What the task requires:
Will you return, word for word, only the lines from the top of the data below down to and including the one with "yy = np.linspace(-15.2, 15.2, 61)"?

Source excerpt:
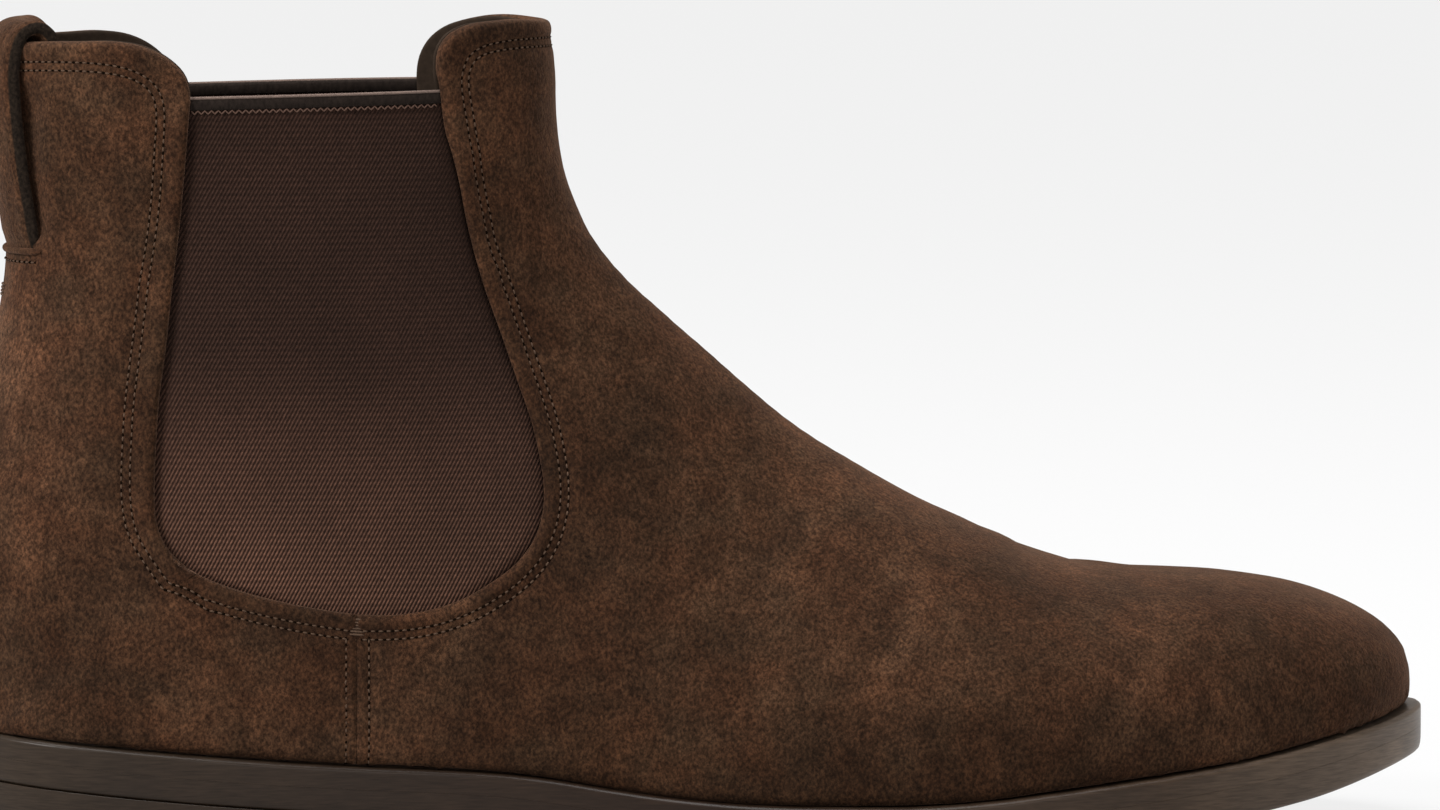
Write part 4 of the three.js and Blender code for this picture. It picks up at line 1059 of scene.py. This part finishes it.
for i in range(len(path)):
    groove = .16 * gauss(np.abs(prof[:, 0]), w / 2 - 2.4, .45)
    k = (prof[:, 1] - np.sign(prof[:, 1]) * groove) * (.52 + .48 * min(1, max(0, (path[i, 1] - 121.6) / 5)) if i < len(path) / 2 else 1)
    verts.append(np.stack([path[i, 0] + nx[i] * k + back_curve(prof[:, 0]), prof[:, 0], path[i, 1] + nz[i] * k], -1))
m = len(prof); verts = np.array(verts); f = []
for i in range(len(path) - 1):
    for k in range(m):
        f.append((i * m + k, i * m + (k + 1) % m, (i + 1) * m + (k + 1) % m, (i + 1) * m + k))
h = len(ys)
for base, flip in ((0, True), ((len(path) - 1) * m, False)):
    row_a = [m - 1] + list(range(h)) ; row_b = [m - 1] + list(range(2 * h, h, -1))
    f.append(tuple(base + i for i in (range(m) if not flip else reversed(range(m)))))
STRAP_MAT = suede_material("suede_strap", 1.05, cut=w / 2000 - .00035)
strap = make("pull_tab_strap", verts.reshape(-1, 3), f, STRAP_MAT, body=None, slot="suede", stands_for=["pull_tab", "pull_tab_tail"], weld=0.001)
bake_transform(strap)

# the folded lip of the slit that the strap comes out of, and its stitch row
yy = np.linspace(-15.2, 15.2, 61)


def around_back(z, yy):
    """Skin points and normals round the back at height z."""
    P, N = [], []
    for s in (-1, 1):
        us = np.linspace(.45, 1, 400)
        ts = np.full(400, .86)
        for _ in range(24):
            p = skin(ts, s * us); ts = np.clip(ts + (z - p[:, 2]) * .0035, HEEL_T, 1)
        p = skin(ts, s * us); yv = np.abs(p[:, 1])
        P.append((ts, us, yv))
    T_, U_ = [], []
    for y in yy:
        ts, us, yv = P[0] if y < 0 else P[1]
        o = np.argsort(yv)
        u_ = np.interp(abs(y), yv[o], us[o]); t_ = np.interp(abs(y), yv[o], ts[o])
        T_.append(t_); U_.append(u_ * (-1 if y < 0 else 1))
    T_, U_ = np.array(T_), np.array(U_)
    return skin(T_, U_), frame_at(T_, U_)[0], T_, U_


P_, N_, T_, U_ = around_back(122.6, yy)
taper = np.clip((15.2 - np.abs(yy)) / 1.6, 0.12, 1) ** .5
lip_v, lip_f = tube_mesh(P_ + N_ * .12, .72 * taper, 12, normals=N_, flat=.95)
make("tab_slit_lip", lip_v, lip_f, SUEDE_MAT, slot="suede", weld=0.001)
P_, N_, T_, U_ = around_back(120.4, np.linspace(-14.2, 14.2, 80))
for s in (-1, 1):
    k = (U_ < 0) if s < 0 else (U_ >= 0)
    stitch_row(QUARTER[s], T_[k], U_[k])
for z in (113.0, 113.7, 114.4, 115.1):       # bar tack at the back seam
    P_, N_, T_, U_ = around_back(z, np.linspace(-3.2, 3.2, 9))
    v, f = bead(P_ + N_ * .12, N_, .3 * np.array([.5, .8, 1, 1, 1, 1, 1, .8, .5]))
    THREADS.add(v, f)
THREADS.make("stitching", THREAD_MAT, slot="suede")
HOLE_SHADES.make("hole_shades", HOLE_SHADE_MAT, slot="suede")


# ---- the bottom -----------------------------------------------------------------------
loop = np.concatenate([OUTER[:-1], INNER[::-1][:-1]])


def even(loop, step):
    p = np.concatenate([loop, loop[:1]]); s = np.concatenate([[0], np.cumsum(np.linalg.norm(np.diff(p, axis=0), axis=1))])
    n = int(s[-1] / step); q = np.linspace(0, s[-1], n, endpoint=False)
    return np.stack([np.interp(q, s, p[:, 0]), np.interp(q, s, p[:, 1])], -1)


def out_normals(L):
    t = np.roll(L, -1, 0) - np.roll(L, 1, 0)
    n = np.stack([t[:, 1], -t[:, 0]], -1); n /= np.linalg.norm(n, axis=1, keepdims=True)
    area = np.sum(L[:, 0] * np.roll(L[:, 1], -1) - np.roll(L[:, 0], -1) * L[:, 1])
    return n if area > 0 else -n


LOOP = even(loop, 1.6)
LOOP_N = out_normals(LOOP)
for _ in range(3):
    LOOP_N = LOOP_N + np.roll(LOOP_N, 1, 0) + np.roll(LOOP_N, -1, 0)
LOOP_N /= np.linalg.norm(LOOP_N, axis=1, keepdims=True)


def cap(points2d, zfun, grid=4.0):
    """Fills an outline with triangles at height zfun(x)."""
    lo_, hi_ = points2d.min(0), points2d.max(0)
    X, Y = np.meshgrid(np.arange(lo_[0], hi_[0], grid), np.arange(lo_[1], hi_[1], grid), indexing="ij")
    g = np.stack([X.ravel() + .37, Y.ravel() + .21], -1)
    g = g[inside_polygon(points2d, g)]
    tr = tree_of(np.c_[points2d, np.zeros(len(points2d))])
    g = g[dist(tr, np.c_[g, np.zeros(len(g))]) > grid * .45]
    pts = np.concatenate([points2d, g]); n = len(points2d)
    v, e, f, ov, oe, of = delaunay_2d_cdt([Vector(p) for p in pts], [(i, (i + 1) % n) for i in range(n)], [], 1, 1e-5, True)
    v = np.array([p[:] for p in v]); f = np.array([q[:3] for q in f])
    f = f[inside_polygon(points2d, v[f].mean(1))]
    return v, [tuple(int(i) for i in q) for q in f]


def slab(name, loop2, normals, prof, mat, grid=4.0, **kw):
    """prof: list of (outset, zfun) rings from the top face to the bottom face."""
    rings = []
    for o, zfun in prof:
        p = loop2 + normals * o
        rings.append(np.c_[p, zfun(p[:, 0])])
    R = np.array(rings); m, n = R.shape[:2]; v = [R.reshape(-1, 3)]; f = []
    for i in range(m - 1):
        for j in range(n):
            f.append((i * n + j, i * n + (j + 1) % n, (i + 1) * n + (j + 1) % n, (i + 1) * n + j))
    base = m * n
    for (o, zfun), flip in ((prof[0], False), (prof[-1], True)):
        p, t = cap((loop2 + normals * o), zfun, grid)
        v.append(np.c_[p, zfun(p[:, 0])])
        f += [tuple(base + i for i in (q[::-1] if flip else q)) for q in t]
        base += len(p)
    return make(name, np.concatenate(v), f, mat, weld=0.003, sharp=40, **kw)


def ring_solid(name, loop2, normals, prof, mat, keep=None, **kw):
    """A closed profile of (outset, dz) swept round the feather line."""
    n = len(loop2); m = len(prof); rings = []
    for o, dz in prof:
        p = loop2 + normals * o
        rings.append(np.c_[p, zf(p[:, 0]) + dz])
    R = np.array(rings)
    idx = np.arange(n) if keep is None else keep
    v = R[:, idx].reshape(-1, 3); k = len(idx); f = []
    closed = keep is None
    for i in range(m):
        for j in range(k if closed else k - 1):
            f.append((i * k + j, i * k + (j + 1) % k, ((i + 1) % m) * k + (j + 1) % k, ((i + 1) % m) * k + j))
    if not closed:
        f.append(tuple(i * k for i in range(m))); f.append(tuple(i * k + k - 1 for i in range(m))[::-1])
    return make(name, v, f, mat, weld=0.001, sharp=40, **kw)


WELT_PROF = [(-7.6, 0.0), (2.05, 0.0), (2.2, -.04), (2.72, -.48), (2.86, -.70), (2.89, -1.0), (2.90, -1.6), (2.90, -2.6), (2.90, -3.9), (2.90, -4.50), (-7.6, -4.50)]
front_idx = np.where(LOOP[:, 0] >= SEAM_X - 4)[0]
rear_idx = np.where(LOOP[:, 0] < SEAM_X - 4)[0]


def run_from(mask):
    """Indices of one unbroken run round the loop."""
    n = len(mask); start = [i for i in range(n) if mask[i] and not mask[i - 1]][0]
    out = []; i = start
    while mask[i % n]:
        out.append(i % n); i += 1
    return np.array(out)


split = SEAM_X - 4.0
front = run_from(LOOP[:, 0] >= split)
front = np.concatenate([[(front[0] - 1) % len(LOOP)], front, [(front[-1] + 1) % len(LOOP)]])
back = run_from(LOOP[:, 0] < split)
ring_solid("welt_strip", LOOP, LOOP_N, WELT_PROF, WELT_MAT, keep=front, slot="welt", stands_for=["welt"])
ring_solid("heel_rand_strip", LOOP, LOOP_N, WELT_PROF, WELT_MAT, keep=back, slot="welt", stands_for=["heel_rand"])
ease = lambda k: np.clip(k, 0, 1) ** 2 * (3 - 2 * np.clip(k, 0, 1))
bottom = lambda x: np.maximum(0.0, zf(x) - DROP - 1.3 * ease((x - 125) / 40) * ease((269 - x) / 30))
rel = lambda dz: (lambda x: zf(x) + dz)
edge = lambda k: (lambda x: bottom(x) + k)
slab("outsole_body", LOOP, LOOP_N, [(1.2, rel(-4.52)), (2.86, rel(-4.52)), (2.90, rel(-4.56)), (2.90, rel(-5.6)), (2.90, rel(-6.6)), (2.88, edge(2.2)), (2.80, edge(1.2)), (2.60, edge(.45)), (2.2, edge(.1)), (1.2, edge(0.0))], SOLE_MAT, slot="sole", stands_for=["outsole"])


def heel_loop(outset, front):
    p = LOOP + LOOP_N * outset
    run = run_from(p[:, 0] < front - .6)
    q = p[run]
    a, b = q[-1], q[0]
    k = np.linspace(0, 1, 40)[1:-1]
    x = front + 0 * k
    line = np.stack([x, a[1] + (b[1] - a[1]) * k], -1)
    line[0, 0] = line[-1, 0] = front - .25
    return np.concatenate([q, line])


for nm, node, top, bot, o, fr, mat, slot_ in (
        ("heel_wedge", "heel_lift_1", lambda x: zf(x) - DROP - .03, lambda x: x * 0 + TOP_PIECE + 2.5, 2.84, HEEL_BREAST, SOLE_MAT, "sole"),
        ("heel_lift", "heel_lift_2", lambda x: x * 0 + TOP_PIECE + 2.47, lambda x: x * 0 + TOP_PIECE + .1, 2.82, HEEL_BREAST - .1, SOLE_MAT, "sole"),
        ("heel_top_rubber", "heel_top_piece", lambda x: x * 0 + TOP_PIECE, lambda x: x * 0, 2.5, HEEL_BREAST - .3, RUBBER_MAT, "rubber")):
    L = heel_loop(o, fr); Nn = out_normals(L)
    mk = lambda fn, d: (lambda x: fn(x) + d)
    slab(nm, L, Nn, [(-.5, top), (-.08, mk(top, -.02)), (0, mk(top, -.10)), (0.02, lambda x: (top(x) + bot(x)) / 2), (0, mk(bot, .3)), (-.15, mk(bot, .08)), (-.5, bot)], mat, grid=5, slot=slot_, stands_for=[node])

slab("sock", LOOP, LOOP_N, [(-5.4, rel(6.0)), (-5.0, rel(5.9)), (-4.8, rel(5.5)), (-4.8, rel(4.9))], SOCK_MAT, slot="sock", stands_for=["sock_liner"])

# ---- stage, light and camera ------------------------------------------------------------
stage_mat = bpy.data.materials.new("stage"); stage_mat.use_nodes = True
sb = stage_mat.node_tree.nodes["Principled BSDF"]
sb.inputs["Base Color"].default_value = (.09, .09, .09, 1); sb.inputs["Roughness"].default_value = .95
sb.inputs["Specular IOR Level"].default_value = 0.0
sb.inputs["Emission Color"].default_value = (1, 1, 1, 1); sb.inputs["Emission Strength"].default_value = .835
prof = [(13 + 1.2 * math.sin(k), 1.2 - 1.2 * math.cos(k)) for k in np.linspace(0, math.pi / 2, 10)]
N = 96
sv = [(.12 + r * math.cos(2 * math.pi * k / N), r * math.sin(2 * math.pi * k / N), z - .0002) for r, z in prof for k in range(N)]
sf = [tuple(range(N))] + [(i * N + k, i * N + (k + 1) % N, (i + 1) * N + (k + 1) % N, (i + 1) * N + k) for i in range(len(prof) - 1) for k in range(N)]
sm = bpy.data.meshes.new("stage"); sm.from_pydata(sv, [], sf); sm.materials.append(stage_mat)
sm.polygons.foreach_set("use_smooth", [False] + [True] * (len(sm.polygons) - 1))
stage = bpy.data.objects.new("stage", sm); bpy.context.scene.collection.objects.link(stage)

world = bpy.data.worlds.new("world"); bpy.context.scene.world = world; world.use_nodes = True
bg = world.node_tree.nodes["Background"]; bg.inputs["Color"].default_value = (1, 1, 1, 1); bg.inputs["Strength"].default_value = .36


def area(name, loc, target, size, power, color=(1, 1, 1)):
    l = bpy.data.lights.new(name, "AREA"); l.shape = "RECTANGLE"; l.size, l.size_y = size; l.energy = power; l.color = color
    o = bpy.data.objects.new(name, l); bpy.context.scene.collection.objects.link(o)
    o.location = loc; o.rotation_euler = (Vector(target) - Vector(loc)).to_track_quat("-Z", "Y").to_euler()
    return o


area("key", (-1.15, -.70, 1.05), (.05, 0, .08), (.75, .55), 36)
area("top", (.10, .10, 1.5), (.12, 0, .05), (1.2, .8), 26)
area("fill", (.5, -1.5, .7), (.15, 0, .06), (1.0, .8), 7)

cam_data = bpy.data.cameras.new("camera"); cam = bpy.data.objects.new("camera", cam_data)
bpy.context.scene.collection.objects.link(cam); bpy.context.scene.camera = cam
CAM_T = Vector((.1210, 0, .0884)); AZ, EL, DIST = math.radians(-7), math.radians(5), 2.2
cam.location = CAM_T + DIST * Vector((math.sin(AZ) * math.cos(EL), -math.cos(AZ) * math.cos(EL), math.sin(EL)))
cam.rotation_euler = (CAM_T - cam.location).to_track_quat("-Z", "Y").to_euler()
cam_data.sensor_width = 36; cam_data.lens = 36 * DIST / (1.440 * .208)
cam_data.clip_start = .05; cam_data.clip_end = 50
bpy.context.scene.view_settings.view_transform = "Standard"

Answer for the task:
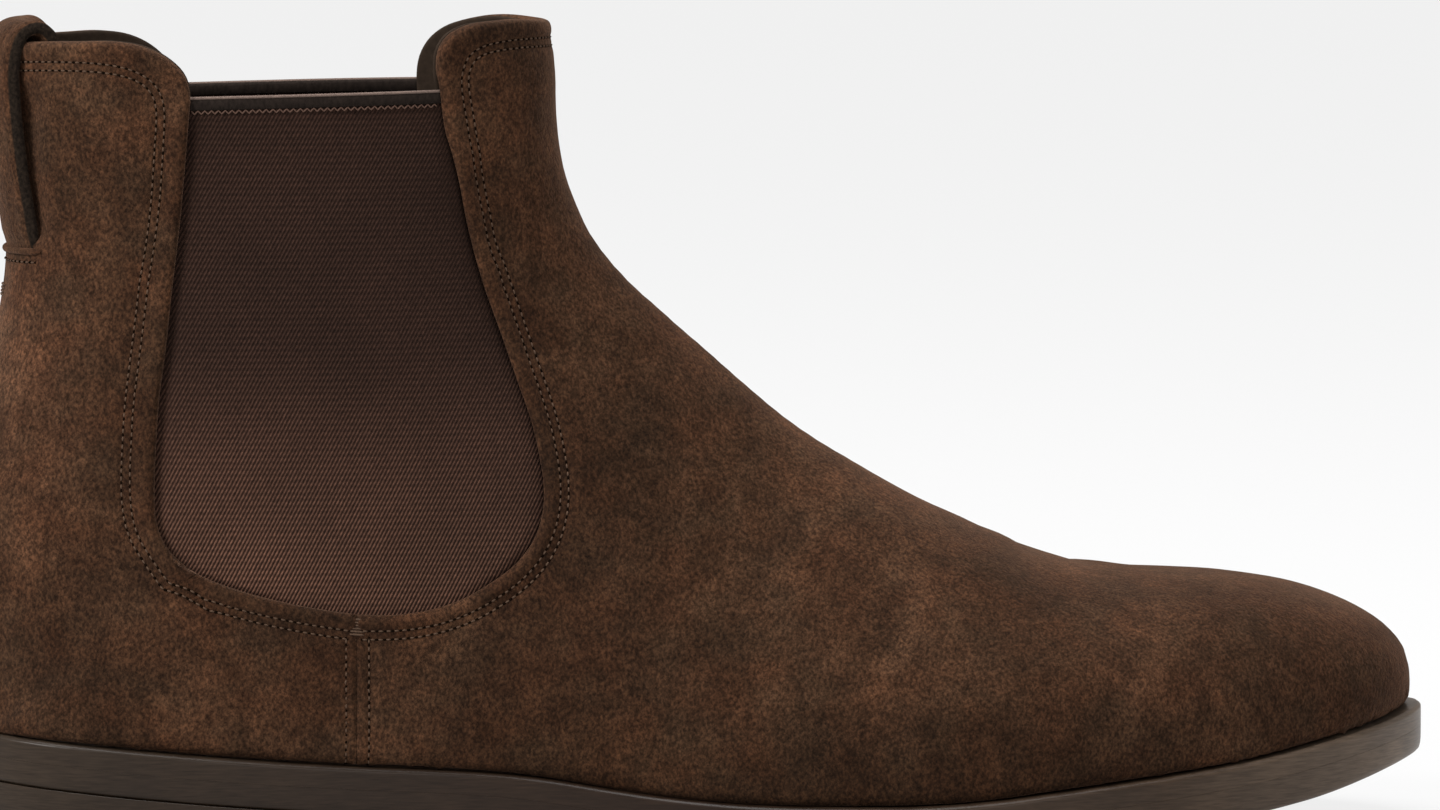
Write part 4 of the three.js and Blender code for this picture. It picks up at line 1059 of scene.py. This part finishes it.
for i in range(len(path)):
    groove = .16 * gauss(np.abs(prof[:, 0]), w / 2 - 2.4, .45)
    k = (prof[:, 1] - np.sign(prof[:, 1]) * groove) * (.52 + .48 * min(1, max(0, (path[i, 1] - 121.6) / 5)) if i < len(path) / 2 else 1)
    verts.append(np.stack([path[i, 0] + nx[i] * k + back_curve(prof[:, 0]), prof[:, 0], path[i, 1] + nz[i] * k], -1))
m = len(prof); verts = np.array(verts); f = []
for i in range(len(path) - 1):
    for k in range(m):
        f.append((i * m + k, i * m + (k + 1) % m, (i + 1) * m + (k + 1) % m, (i + 1) * m + k))
h = len(ys)
for base, flip in ((0, True), ((len(path) - 1) * m, False)):
    row_a = [m - 1] + list(range(h)) ; row_b = [m - 1] + list(range(2 * h, h, -1))
    f.append(tuple(base + i for i in (range(m) if not flip else reversed(range(m)))))
STRAP_MAT = suede_material("suede_strap", 1.05, cut=w / 2000 - .00035)
strap = make("pull_tab_strap", verts.reshape(-1, 3), f, STRAP_MAT, body=None, slot="suede", stands_for=["pull_tab", "pull_tab_tail"], weld=0.001)
bake_transform(strap)

# the folded lip of the slit that the strap comes out of, and its stitch row
yy = np.linspace(-15.2, 15.2, 61)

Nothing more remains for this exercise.